Is there anybody out there?

The world has opened up for coders interested in the quest for life beyond Planet Earth. Europlanet Society (EPS), a pan-European body aimed at furthering planetary research, including the hunt for extraterrestrial life, has launched a challenge for artificial intelligence (AI) and machine learning (ML) experts.

Through its Ariel Data Challenge 2022, which opened on June 30 and will be on till early October, EPS hopes that AI experts will help astronomers understand planets outside our solar system that could potentially support life.

The winners of the competition, backed by the U.K. Space Agency, will earn a cash prize and be invited to exhibit their presentation in New Orleans later this year.

Also supporting the contest is the European Space Agency (ESA), which plans to launch its Atmospheric Remote-sensing Infrared Exoplanet Large-survey (ARIEL) space telescope by early 2029. This will survey one-fifth of the 5,000 known exoplanets — planets that orbit a star outside the solar system.

It will study the light from each exoplanet's host star after it has travelled through the planet's atmosphere in what is known as a spectrum. This information can throw light on the make-up of the planet's atmosphere and its origins.

Advanced ML techniques may also help scientists understand the impact of different atmospheric phenomena on the observed spectrum.

Meanwhile, the U.S. National Aeronautics and Space Administration is planning a space mission to Saturn's natural satellite Titan, which is said to be very similar to early Earth. The 2026 mission will also look for clues on how life may have begun on Earth.

These exoplanet missions come at a time when researchers are finding new clues about extraterrestrial synthesis of organic molecules that are required to support life. For instance, astrophysicists associated with Germany's Friedrich Schiller University Jena have replicated in a lab a possible process by which peptides (polymers of amino acids) can be formed in interstellar medium.

While the possibility of synthesising amino acids in extraterrestrial environments was already proven, this work reported by Serge Krasnokutski and his team in Nature Astronomy moves a step forward.

Apart from suggesting a new and simple chemical pathway for peptide synthesis, the team proposed that peptides were the first large biomolecules present on early Earth.

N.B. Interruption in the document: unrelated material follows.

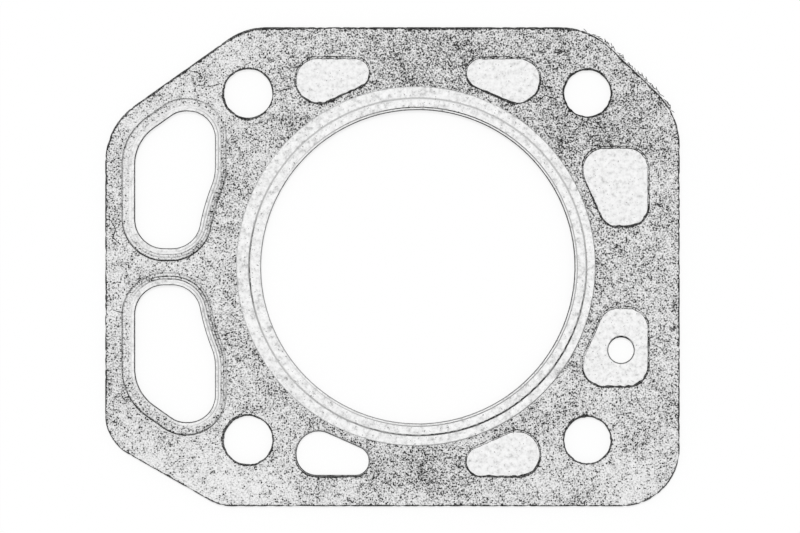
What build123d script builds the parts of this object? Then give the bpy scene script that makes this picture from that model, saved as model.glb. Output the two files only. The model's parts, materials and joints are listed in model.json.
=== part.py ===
from build123d import *
from math import cos, hypot, radians, sin, tan
import os

os.makedirs("parts", exist_ok=True)

# Cylinder head gasket of a small single-cylinder diesel engine, lengths in millimetres.
# A steel core sheet lies between two soft fibre facings. A folded steel fire ring wraps the
# sandwich round the cylinder, and two folded steel eyelets wrap it round the pushrod openings.
# Z is the cylinder's axis and points from the engine block to the head, and Z zero is the
# block's deck, on which the fire ring's lower wing lies. The pushrod side is at -X.

# Thickness of each sheet
core_thickness = 0.3
facing_thickness = 0.5
ring_sheet = 0.25
eyelet_sheet = 0.2

# Fire ring, measured outwards from the cylinder's axis, with a raised band on its upper wing
fire_opening_radius = 41.1
ring_fold_radius = 0.7
band_width = 3.1
band_rise = 0.1
step_run = 0.3
ring_wing_width = 2.9
wing_edge_shift = (-0.5, 0.17)

# Clearances round the pieces that lie inside the folds
insert_clearance = 0.05
sandwich_clearance = 0.1

# Cylinder head studs, whose lines pass a little inside the fire ring's edge
stud_line_inset_x = 2.6
stud_line_inset_y = 1.6
stud_hole_radius_pushrod = 6.4
stud_hole_radius_port = 6.1

# Outline: its front and rear sides from the studs, and its cut corners as (along X, along Y)
margin_y = 17.35
rear_pushrod_corner = (36.7, 26.0)
rear_port_corner = (23.6, 22.85)
front_pushrod_corner = (30.1, 17.2)
outline_radii = [11.5, 11.3, 15.2, 18.9, 19.4, 17.4, 18.1]

# Coolant ports: the inner side of each is square to a radius of the cylinder
port_web = 2.15
port_slant = 24.0
small_port_margin = 7.95
small_port_half_gap = 12.6
small_port_stud_land = 12.4
small_port_radii = [3.9, 3.8, 5.6, 6.1]
side_port_margin = 8.2
side_port_width = 17.3
side_port_straight = 7.34
side_port_half_gap = 10.6
side_port_stud_land = 14.1
side_port_radii = [4.7, 5.5, 5.6, 5.6, 6.6]

# The core reaches a little into the one port that is open through all the layers
core_port_lip = 0.3

# Metering hole through the core inside the front side port
metering_hole_radius = 3.35
metering_side_land = 7.2
metering_stud_land = 23.6

# Pushrod openings, whose inner side is concentric with the cylinder
opening_edge_margin = 7.85
opening_width = 20.95
opening_half_gap = 4.85
opening_web = 11.1
opening_stud_offset = (8.7, 4.75)
opening_radii = [7.7, 7.4, 13.0, 7.1, 6.7, 11.8]
eyelet_fold_radius = 0.7
eyelet_wing_width = 3.4

# Largest part of a straight side that the roundings at its two ends may take up together
rounded_share = 0.98

# Heights of the layers
facing_base = ring_sheet
core_base = facing_base + facing_thickness
core_top = core_base + core_thickness
facing_top = core_top + facing_thickness
ring_wing_top = facing_top + ring_sheet
band_top = ring_wing_top + band_rise
mid_plane = Plane.XY.offset((core_base + core_top) / 2)

# Each fold is drawn with a flat that touches the middle of its arc and runs this share of the
# fold's radius each way
fold_flat = 2 - 2**0.5

# Radii about the cylinder's axis
step_radius = fire_opening_radius + band_width
wing_edge_radius = step_radius + ring_wing_width
sandwich_radius = step_radius + step_run / 2 + sandwich_clearance
port_line_radius = wing_edge_radius + port_web
opening_arc_radius = wing_edge_radius + opening_web

# Stud lines
stud_x = wing_edge_radius - stud_line_inset_x
stud_y = wing_edge_radius - stud_line_inset_y


def fitted(corners, radii):
    """Radii for the corners, less where the roundings at the two ends of a side don't fit on it."""
    count = len(corners)
    points = [Vector(*corner) for corner in corners]
    sides = [points[(i + 1) % count] - points[i] for i in range(count)]
    turns = [radians(sides[i - 1].get_angle(sides[i])) for i in range(count)]
    reach = [radius * tan(turn / 2) for radius, turn in zip(radii, turns)]
    shares = [
        min(1, rounded_share * side.length / (reach[i] + reach[(i + 1) % count]))
        for i, side in enumerate(sides)
    ]
    return [radius * min(shares[i - 1], shares[i]) for i, radius in enumerate(radii)]


def rounded_outline(corners, radii):
    """Closed line of straight sides with a rounding at each corner."""
    return FilletPolyline(*corners, radius=fitted(corners, radii), close=True)


def slanted_side(along):
    """Distance from the axis, across the port, of the slanted side at a place along the port."""
    slant = radians(port_slant)
    return (port_line_radius - along * sin(slant)) / cos(slant)


# Stud holes, die cut through the whole sandwich
with BuildSketch() as stud_holes:
    with Locations((-stud_x, -stud_y), (-stud_x, stud_y)):
        Circle(stud_hole_radius_pushrod)
    with Locations((stud_x, -stud_y), (stud_x, stud_y)):
        Circle(stud_hole_radius_port)

# Small coolant port at the rear on the port side: the other three are its mirror images
side_y = stud_y + margin_y
small_port_far_x = stud_x - small_port_stud_land
small_port_y = side_y - small_port_margin
small_port_corners = [
    (small_port_half_gap, slanted_side(small_port_half_gap)),
    (small_port_half_gap, small_port_y),
    (small_port_far_x, small_port_y),
    (small_port_far_x, slanted_side(small_port_far_x)),
]
with BuildSketch() as small_port:
    with BuildLine():
        rounded_outline(small_port_corners, small_port_radii)
    make_face()

# Side coolant port at the rear: the front one is its mirror image
side_port_far_y = stud_y - side_port_stud_land
slanted_side_end = side_port_far_y - side_port_straight
side_port_inner_x = slanted_side(slanted_side_end)
side_port_outer_x = side_port_inner_x + side_port_width
side_port_corners = [
    (slanted_side(side_port_half_gap), side_port_half_gap),
    (side_port_outer_x, side_port_half_gap),
    (side_port_outer_x, side_port_far_y),
    (side_port_inner_x, side_port_far_y),
    (side_port_inner_x, slanted_side_end),
]
with BuildSketch() as side_port:
    with BuildLine():
        rounded_outline(side_port_corners, side_port_radii)
    make_face()

# Windows that the six ports make in each facing
with BuildSketch() as facing_windows:
    add(small_port.sketch)
    mirror(small_port.sketch, about=Plane.YZ)
    add(side_port.sketch)
    mirror(about=Plane.XZ)

# The front port on the pushrod side is the only one that is open through the core
with BuildSketch() as open_port:
    add(small_port.sketch.rotate(Axis.Z, 180))
    offset(amount=-core_port_lip)

# Outline of the gasket, anticlockwise from the front end of the pushrod side
opening_inner_x = -stud_x - opening_stud_offset[0]
opening_outer_x = opening_inner_x - opening_width
pushrod_side_x = opening_outer_x - opening_edge_margin
port_side_x = side_port_outer_x + side_port_margin
outline_corners = [
    (pushrod_side_x, front_pushrod_corner[1] - side_y),
    (pushrod_side_x + front_pushrod_corner[0], -side_y),
    (port_side_x, -side_y),
    (port_side_x, side_y - rear_port_corner[1]),
    (port_side_x - rear_port_corner[0], side_y),
    (pushrod_side_x + rear_pushrod_corner[0], side_y),
    (pushrod_side_x, side_y - rear_pushrod_corner[1]),
]
with BuildSketch() as gasket_outline:
    with BuildLine():
        rounded_outline(outline_corners, outline_radii)
    make_face()

# Rear pushrod opening, with a side parallel to the outline's cut corner
corner_run, corner_drop = rear_pushrod_corner
corner_length = hypot(corner_run, corner_drop)
opening_far_y = stud_y - opening_stud_offset[1]
parallel_x = pushrod_side_x + opening_edge_margin * corner_drop / corner_length
parallel_y = side_y - corner_drop - opening_edge_margin * corner_run / corner_length
corner_slope = corner_drop / corner_run
arc_end_x = -((opening_arc_radius**2 - opening_half_gap**2) ** 0.5)
arc_end_y = (opening_arc_radius**2 - opening_inner_x**2) ** 0.5
opening_corners = [
    (opening_outer_x, opening_half_gap),
    (arc_end_x, opening_half_gap),
    (opening_inner_x, arc_end_y),
    (opening_inner_x, opening_far_y),
    (parallel_x + (opening_far_y - parallel_y) / corner_slope, opening_far_y),
    (opening_outer_x, parallel_y + (opening_outer_x - parallel_x) * corner_slope),
]
# Straight-sided frame of the opening, with a bare corner where the tangents at the arc's ends meet
arc_start = Vector(*opening_corners[1])
arc_end = Vector(*opening_corners[2])
tangents_meet = (arc_start + arc_end) * (1 / (1 + arc_start.dot(arc_end) / opening_arc_radius**2))
frame_corners = opening_corners[:2] + [(tangents_meet.X, tangents_meet.Y)] + opening_corners[2:]
frame_radii = opening_radii[:2] + [0] + opening_radii[2:]
with BuildSketch() as rear_opening:
    with BuildLine():
        Polyline(opening_corners[2:] + opening_corners[:2])
        RadiusArc(opening_corners[1], opening_corners[2], opening_arc_radius)
    make_face()
    for corner, radius in zip(frame_corners, fitted(frame_corners, frame_radii)):
        if radius > 0:
            fillet(rear_opening.vertices().sort_by_distance(corner)[0], radius)

# Both openings, and the larger holes that the sandwich has inside the folds of the eyelets
with BuildSketch() as sandwich_openings:
    add(rear_opening.sketch)
    offset(amount=eyelet_fold_radius)
    mirror(about=Plane.XZ)

# Blank of the sandwich's three sheets, without the coolant ports
with BuildSketch() as sandwich_blank:
    add(gasket_outline.sketch)
    Circle(sandwich_radius, mode=Mode.SUBTRACT)
    add(stud_holes.sketch, mode=Mode.SUBTRACT)
    add(sandwich_openings.sketch, mode=Mode.SUBTRACT)


# Core: thin steel sheet, blind at five of the six ports
with BuildPart() as steel_core:
    with BuildSketch(Plane.XY.offset(core_base)):
        add(sandwich_blank.sketch)
        add(open_port.sketch, mode=Mode.SUBTRACT)
        with Locations((side_port_outer_x - metering_side_land, metering_stud_land - stud_y)):
            Circle(metering_hole_radius, mode=Mode.SUBTRACT)
    extrude(amount=core_thickness)

# Facings: soft composite sheets, die cut with all six ports
with BuildPart() as upper_facing:
    with BuildSketch(Plane.XY.offset(core_top)):
        add(sandwich_blank.sketch)
        add(facing_windows.sketch, mode=Mode.SUBTRACT)
    extrude(amount=facing_thickness)

with BuildPart() as lower_facing:
    mirror(upper_facing.part, about=mid_plane)


# Fire ring: one strip of sheet folded to a U round the cylinder, with its wings on the facings
wing_reach = wing_edge_radius + hypot(*wing_edge_shift)
step_start = step_radius - step_run / 2
step_end = step_radius + step_run / 2
ring_flat = ring_fold_radius * fold_flat
with BuildPart() as fire_ring:
    with BuildSketch(Plane.XZ) as ring_section:
        with BuildLine():
            Polyline(
                (wing_reach, ring_wing_top),
                (step_end, ring_wing_top),
                (step_start, band_top),
                (fire_opening_radius + ring_flat, band_top),
                (fire_opening_radius, band_top - ring_flat),
                (fire_opening_radius, ring_flat),
                (fire_opening_radius + ring_flat, 0),
                (wing_reach, 0),
            )
            offset(amount=ring_sheet, side=Side.LEFT, kind=Kind.INTERSECTION)
        make_face()
    revolve(axis=Axis.Z)
    with BuildSketch():
        with Locations(wing_edge_shift):
            Circle(wing_edge_radius)
    extrude(amount=band_top, mode=Mode.INTERSECT)

# Flat steel ring inside the fold, which holds the band up and carries the clamping force
with BuildPart() as fire_ring_insert:
    with BuildSketch(Plane.XY.offset(ring_sheet)):
        Circle(step_start - insert_clearance)
        Circle(fire_opening_radius + ring_fold_radius, mode=Mode.SUBTRACT)
    extrude(amount=band_top - 2 * ring_sheet)


# Eyelets: the same U fold, drawn round the free outline of a pushrod opening
sandwich_thickness = facing_top - facing_base
eyelet_flat = eyelet_fold_radius * fold_flat
with BuildSketch(Plane.XY.offset(facing_base - eyelet_sheet)) as eyelet_outline:
    offset(rear_opening.sketch, amount=eyelet_wing_width, mode=Mode.ADD)
    add(rear_opening.sketch, mode=Mode.SUBTRACT)
# The inside of the fold is square, and set in so that the sheet is full thickness behind the flats
eyelet_fold_depth = eyelet_flat + (2**0.5 - 1) * eyelet_sheet
with BuildSketch(Plane.XY.offset(facing_base)) as eyelet_hollow:
    offset(rear_opening.sketch, amount=eyelet_wing_width + eyelet_sheet, mode=Mode.ADD)
    offset(rear_opening.sketch, amount=eyelet_fold_depth, mode=Mode.SUBTRACT)
with BuildPart() as rear_pushrod_eyelet:
    add(eyelet_outline.sketch)
    extrude(amount=sandwich_thickness + 2 * eyelet_sheet)
    flat_faces = rear_pushrod_eyelet.faces().sort_by(Axis.Z)
    for face in (flat_faces[0], flat_faces[-1]):
        chamfer(face.inner_wires()[0].edges(), eyelet_flat)
    add(eyelet_hollow.sketch)
    extrude(amount=sandwich_thickness, mode=Mode.SUBTRACT)

with BuildPart() as front_pushrod_eyelet:
    mirror(rear_pushrod_eyelet.part, about=Plane.XZ)


for piece, name in (
    (steel_core, "steel_core"),
    (upper_facing, "upper_facing"),
    (lower_facing, "lower_facing"),
    (fire_ring, "fire_ring"),
    (fire_ring_insert, "fire_ring_insert"),
    (rear_pushrod_eyelet, "rear_pushrod_eyelet"),
    (front_pushrod_eyelet, "front_pushrod_eyelet"),
):
    piece.part.label = name
    export_step(piece.part, f"parts/{name}.step")
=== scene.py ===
# %% [markdown]
# # A cylinder head gasket, seen from straight above
#
# The real object is a sandwich: a thin steel core between two soft composite facings, with a folded steel
# ring round the cylinder and a folded steel eyelet round each pushrod opening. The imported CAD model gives
# the place and size of every piece, so this lesson loads it first and never moves it. What is made here is
# what CAD leaves plain: the true round folds, the rolled edges that a die leaves, and the finishes.

# %% The frame
import json
import math

import bmesh
import bpy
import numpy as np
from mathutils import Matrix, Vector, kdtree
from mathutils.geometry import delaunay_2d_cdt


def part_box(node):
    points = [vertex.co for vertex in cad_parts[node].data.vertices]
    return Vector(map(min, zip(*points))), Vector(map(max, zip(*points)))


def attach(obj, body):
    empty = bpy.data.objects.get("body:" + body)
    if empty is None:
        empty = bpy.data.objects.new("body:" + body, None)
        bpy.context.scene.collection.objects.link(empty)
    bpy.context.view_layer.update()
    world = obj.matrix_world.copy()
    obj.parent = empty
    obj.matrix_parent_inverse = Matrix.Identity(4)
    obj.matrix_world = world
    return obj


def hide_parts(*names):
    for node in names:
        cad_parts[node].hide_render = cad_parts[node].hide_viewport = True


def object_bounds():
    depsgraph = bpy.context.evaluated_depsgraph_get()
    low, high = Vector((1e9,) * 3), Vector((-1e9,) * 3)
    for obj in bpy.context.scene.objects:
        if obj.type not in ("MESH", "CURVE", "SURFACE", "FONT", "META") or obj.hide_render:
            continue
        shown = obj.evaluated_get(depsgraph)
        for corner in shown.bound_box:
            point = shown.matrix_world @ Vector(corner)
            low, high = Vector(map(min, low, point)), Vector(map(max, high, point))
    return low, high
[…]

“Therefore, it is very likely that peptides contributed in one or other way to the origin of life on Earth. This would also mean that peptides are continuously delivered to Earth and exoplanets. It increases chances of finding life on other planets,” Krasnokutski, who studies the formation of planets and stars, tells Shaastra.

Mimicking space-like conditions in the lab, the team synthesised peptides using three abundantly found substances in cosmic dust – ammonia, carbon monoxide and highly reactive atomic carbon.

Carbon atoms work like molecular glue joining the carbon monoxide and ammonia molecules. "Due to the extremely high reactivity of single carbon atoms, this chemistry can take place at very low temperatures," Krasnokutski says.

The team also experimentally demonstrated that water molecules have no role in peptide synthesis. "Till recently it was assumed that water is essential for the formation of these biomolecules. We demonstrated that the removal of water from the chemistry only facilitates the formation of peptides. Removal of water allows us to skip two chemical steps, both of which have large energy barriers," he says.

The scientists now plan to study the formation of more complex peptides in astroconditions. Anoop Ayyappan, Associate Professor of Chemistry, Indian Institute of Technology Kharagpur, says that the origin of life on Earth could be a result of several possible intertwined pathways. What the German scientists have proposed is one such step.

"In this study, the authors are talking about a pathway for the formation of peptides other than the polymerisation of amino acids. This emphasises that the conventional wisdom of a bottom-up approach — such as peptides formed from amino acids — is not sufficient to understand the whole picture," Ayyappan says.

Ayyappan's team is trying to understand the prebiotic reaction in the solar system, particularly in Titan and Venus. "This is because the environments in these places are similar to the assumed environments in early Earth," he says.

They are exploring reactions between hydrogen cyanide and ammonia, simulating the atmosphere of Titan. "In these explorative studies, our algorithm will try to simulate several possible products from a reaction between two molecules… We hope to generate several molecules of astrobiological importance," he says.